While Tom won’t be left in my past, I have found a place for him beside me that allows me to look forward to my future knowing I will be alright and yes I will see him again in another life. Letting go of the dream of forever with him has been incredibly hard, but in order to live fully in my future I must. I am still a work in progress and there are days I can’t stand knowing he is not here, but those days come less and less now.
Here are the full lyrics to the song as well as a link to it.
These tears mean I’m lettin’ you go
I’m learnin’ how to be alone
I’m broken, but give it time
I’m gon’ be alright
These tears mean it’s settlin’ in
That I’m not gon’ see you again
‘Til one day in another life
But I’m gon be al—, I’m gon’ be alright
I been missin’ you tonight
I’ll be missin’ you tomorrow
It’s the hardest pill to swallow
But I’m startin’ to get it down
I try to think of all the times
I thought I wouldn’t make it through
But somehow I always do
And I do the same for you
It don’t mean I’m good with goodbye-bye-bye
But it ain’t all that bad when I cry, cry, cry
‘Cause these tears mean I’m lеttin’ you go
I’m learnin’ how to be alone
I’m brokеn, but give it time
I’m gon’ be alright
These tears mean it’s settlin’ in
That I’m not gon’ see you again
‘Til one day in another life
But I’m gon be al—, I’m gon’ be alright
I see you everywhere
On the sidewalks of my dreams
Like a distant melody
I hear you callin’ and callin’ to me
And I love you, but I leave you
In the past, baby, because I need to
To not go insane
I know I love you the same
(Ah-ooh) It don’t mean I’m good with goodbye-bye-bye
(It don’t mean I’m good with goodbye)
(Ah-ooh) But it ain’t all that bad when I cry, cry, cry
These tears mean I’m lettin’ you go (These tears mean)

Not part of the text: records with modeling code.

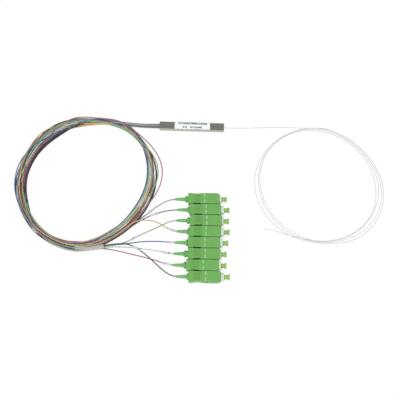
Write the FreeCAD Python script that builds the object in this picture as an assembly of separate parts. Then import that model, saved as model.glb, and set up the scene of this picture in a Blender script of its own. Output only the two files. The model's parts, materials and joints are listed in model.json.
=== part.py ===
"""1 x 8 fibre splitter in a mini steel tube, with eight push-pull angled plugs on 0.9 mm legs.

Millimetres. The origin is the centre of the steel tube's underside, +X runs along the tube towards the
input fibre, +Z is up, and everything lies on the plane z = 0.
"""
import FreeCAD, Part
import math
import os
from FreeCAD import Vector

os.makedirs("parts", exist_ok=True)

X_AXIS = Vector(1, 0, 0)
Z_AXIS = Vector(0, 0, 1)

# Steel tube and what is in it
TUBE_L = 55.0
TUBE_W = 7.0
TUBE_H = 4.0
TUBE_WALL = 0.4
TUBE_CORNER = 0.5
SEAL_L = 2.0
SEAL_RECESS = 0.3
SEAL_GAP = 0.02
CORD_START_GAP = 0.05
CHIP_L = 15.0
CHIP_W = 2.6
CHIP_H = 2.4
ARRAY_L = 8.0
POLISH_ANGLE = 8.0
LABEL_L = 30.0
LABEL_SHIFT = 0.5
LABEL_T = 0.1

# How far a cutting shape reaches past the faces that it opens
PAST = 1.0

# Fibre, legs and coils
LEG_D = 0.9
LEG_PITCH = 0.98
FIBRE_D = 0.3
ARC_SHARE = 0.45
COIL_LAYERS = 3
COIL_EDGE = 0.7
INPUT_COIL_H = 0.9
INPUT_COIL_EDGE = 0.25
TAPE_T = 0.15
TAPE_START = 266.0
TAPE_END = 289.5
SLEEVE_L = 7.5
SLEEVE_WALL = 0.2
SLEEVE_GAP = 0.05

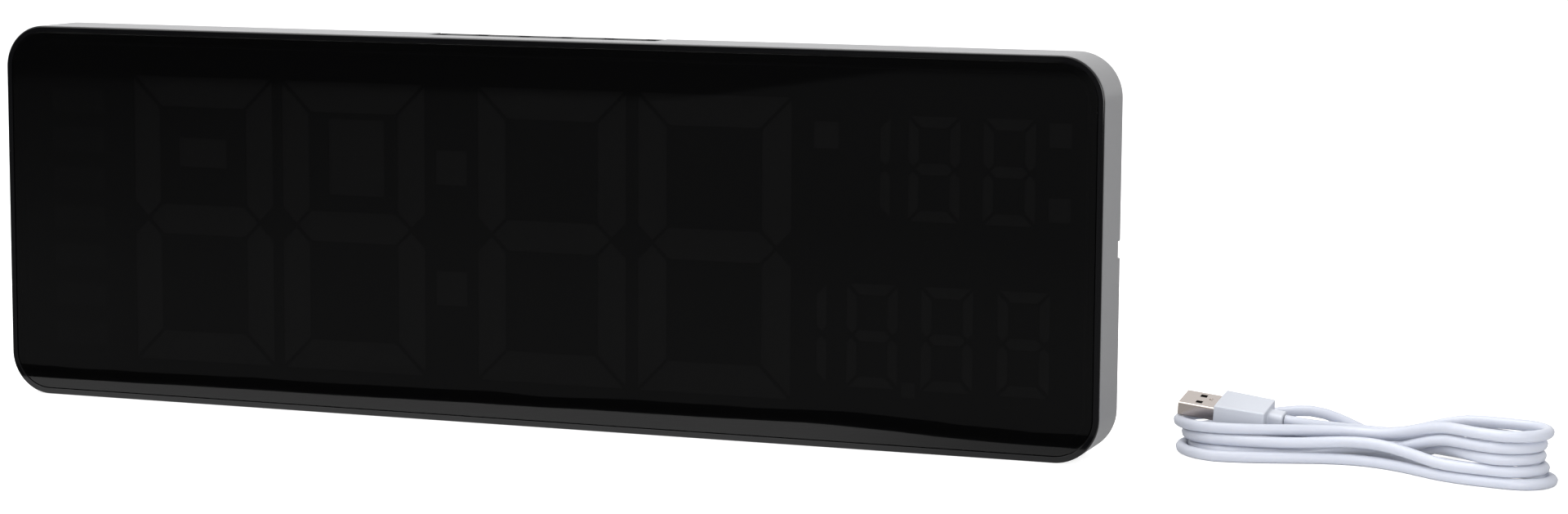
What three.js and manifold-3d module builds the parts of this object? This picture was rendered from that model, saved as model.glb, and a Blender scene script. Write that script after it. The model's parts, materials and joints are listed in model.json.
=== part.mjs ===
import * as THREE from 'three';
import { mergeVertices } from 'three/addons/utils/BufferGeometryUtils.js';
import Module from 'manifold-3d';

const wasm = await Module();
wasm.setup();

// A digital clock for a desk or a wall, with its power lead lying in a hank beside it. Millimetres, +Z up.
// The front faces -Y, and the origin is under the middle of the clock's base.

// Overall size
const WIDTH = 396;
const HEIGHT = 130;
const DEPTH = 24;
const CORNER_RADIUS = 14.7;
const LEAST_CORNER_RADIUS = 3.6;

// Shared by every piece
const CLEARANCE = 0.3;
const OVERRUN = 1;
const FUSE = 0.6;
const CORNER_STEPS = 4;
const SMALL_STEPS = 2;
const ROUND_SIDES = 12;

// Housing
const HOUSING_WALL = 2.2;
const HOUSING_LIP = 0.9;
const SHELF_WIDTH = 3.8;
const SHELF_THICKNESS = 1.2;
const POST_RADIUS = 2.2;
const POST_INSET = 4.3;
const POST_SHARES = [-0.38, -0.13, 0.13, 0.38];
const BOSS_RADIUS = 3;
const BOSS_LENGTH = 9;
const PILOT_DEPTH = 6;
const NOTCH_DEPTH = 2.5;
const NOTCH_FLOOR = 4.8;
const NOTCH_SLOPE = 0.6;
const NOTCH_HEIGHT_SHARE = 0.513;

// Front ring and lens
const RING_FACE = 2;
const RING_FLANGE = 1;
const RING_EDGE = 0.4;
const LEDGE_WIDTH = 2.9;
const LEDGE_THICKNESS = 1;
const LENS_THICKNESS = 2;
const LENS_RECESS = 0.2;
const GASKET_THICKNESS = 0.4;
const GASKET_MARGIN = 0.5;

// Display stack
const MASK_THICKNESS = 0.6;
const DIFFUSER_THICKNESS = 0.4;
const BOARD_THICKNESS = 1.6;
const CONNECTOR_HEIGHT = 2;
const CONNECTOR_LENGTH = 25;
const CONNECTOR_WIDTH = 5;
const CONNECTOR_KEY = 0.6;
const CONNECTOR_X_SHARE = 0.25;
const LAMP_LENGTH = 3;
const LAMP_WIDTH = 1.4;
const LAMP_HEIGHT = 0.7;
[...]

I’m learnin’ how to be alone (Oh)
I’m broken, but give it time
I’m gon’ be alright
These tears mean it’s settlin’ in
That I’m not gon’ see you again
‘Til one day in another life
But I’m gon be al—, I’m gon’ be alright
Moving forward in grief is hard, so we fake it till we make it. One day I will look up and see, I made it. That day will be the day I make not just myself proud but Tom as well. That is what he wanted for me. To find happiness, to push forward from his passing and my grief, and to find a future for myself.